Task objective:
Exactly the lines between the line containing "Turn this picture" and the line containing "swings along Y.", together with those two lines, are to be output.

** Start Records for the task **

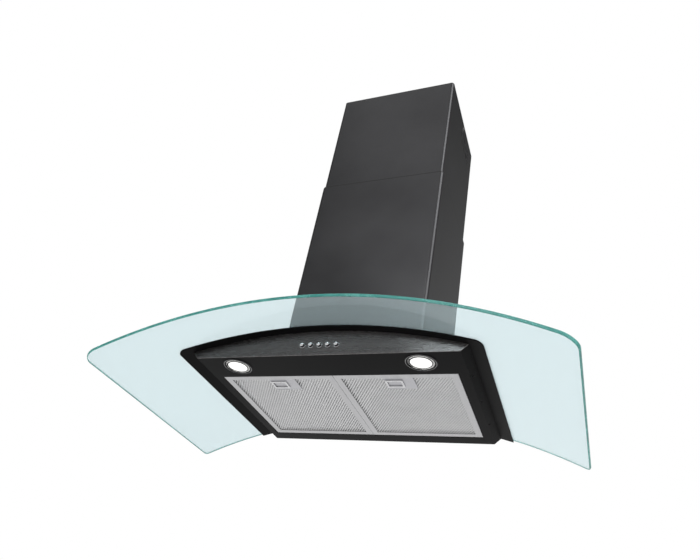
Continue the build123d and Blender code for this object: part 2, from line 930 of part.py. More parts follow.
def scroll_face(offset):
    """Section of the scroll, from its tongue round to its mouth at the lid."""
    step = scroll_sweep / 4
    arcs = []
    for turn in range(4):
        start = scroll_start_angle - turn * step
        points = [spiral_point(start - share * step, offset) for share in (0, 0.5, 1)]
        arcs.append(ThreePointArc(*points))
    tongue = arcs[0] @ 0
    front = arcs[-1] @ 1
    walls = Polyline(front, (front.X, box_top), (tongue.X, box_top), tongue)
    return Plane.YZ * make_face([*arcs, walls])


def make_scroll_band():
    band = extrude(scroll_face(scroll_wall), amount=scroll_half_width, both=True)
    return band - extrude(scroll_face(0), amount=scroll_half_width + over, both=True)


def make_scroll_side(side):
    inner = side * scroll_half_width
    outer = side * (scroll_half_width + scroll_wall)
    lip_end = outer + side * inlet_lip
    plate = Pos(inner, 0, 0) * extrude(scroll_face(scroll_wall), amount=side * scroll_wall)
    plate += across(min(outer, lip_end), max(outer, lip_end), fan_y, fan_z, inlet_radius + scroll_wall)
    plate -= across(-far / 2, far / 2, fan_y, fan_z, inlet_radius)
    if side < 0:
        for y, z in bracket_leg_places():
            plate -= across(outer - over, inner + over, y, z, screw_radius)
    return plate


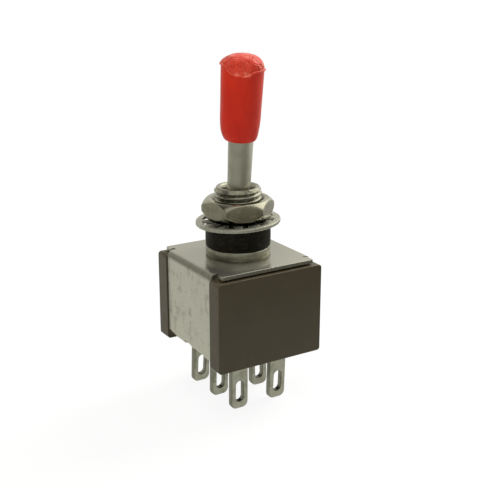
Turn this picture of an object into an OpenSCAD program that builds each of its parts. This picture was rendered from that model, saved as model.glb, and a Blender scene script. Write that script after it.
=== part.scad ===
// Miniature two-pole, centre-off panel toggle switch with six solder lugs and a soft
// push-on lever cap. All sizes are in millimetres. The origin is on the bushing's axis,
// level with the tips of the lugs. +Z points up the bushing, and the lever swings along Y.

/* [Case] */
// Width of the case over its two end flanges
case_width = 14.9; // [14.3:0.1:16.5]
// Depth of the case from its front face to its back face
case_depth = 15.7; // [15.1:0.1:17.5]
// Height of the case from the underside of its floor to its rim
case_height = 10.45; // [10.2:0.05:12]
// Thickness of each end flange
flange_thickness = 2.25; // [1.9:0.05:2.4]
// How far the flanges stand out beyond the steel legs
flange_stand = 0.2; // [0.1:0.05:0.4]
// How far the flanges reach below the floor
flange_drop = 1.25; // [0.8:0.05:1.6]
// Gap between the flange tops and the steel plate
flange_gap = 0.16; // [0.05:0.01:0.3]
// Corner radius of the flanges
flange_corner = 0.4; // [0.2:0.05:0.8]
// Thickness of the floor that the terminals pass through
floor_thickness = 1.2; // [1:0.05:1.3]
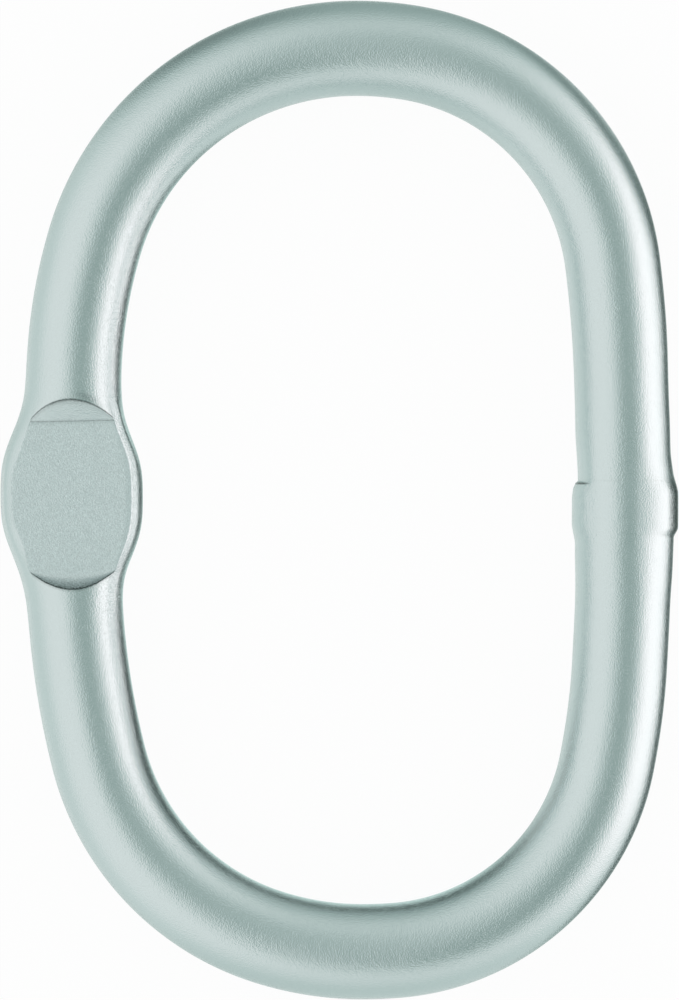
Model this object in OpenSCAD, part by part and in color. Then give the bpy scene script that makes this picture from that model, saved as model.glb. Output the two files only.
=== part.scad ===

** End Records for the task **

Result of this task:
Turn this picture of an object into an OpenSCAD program that builds each of its parts. This picture was rendered from that model, saved as model.glb, and a Blender scene script. Write that script after it.
=== part.scad ===
// Miniature two-pole, centre-off panel toggle switch with six solder lugs and a soft
// push-on lever cap. All sizes are in millimetres. The origin is on the bushing's axis,
// level with the tips of the lugs. +Z points up the bushing, and the lever swings along Y.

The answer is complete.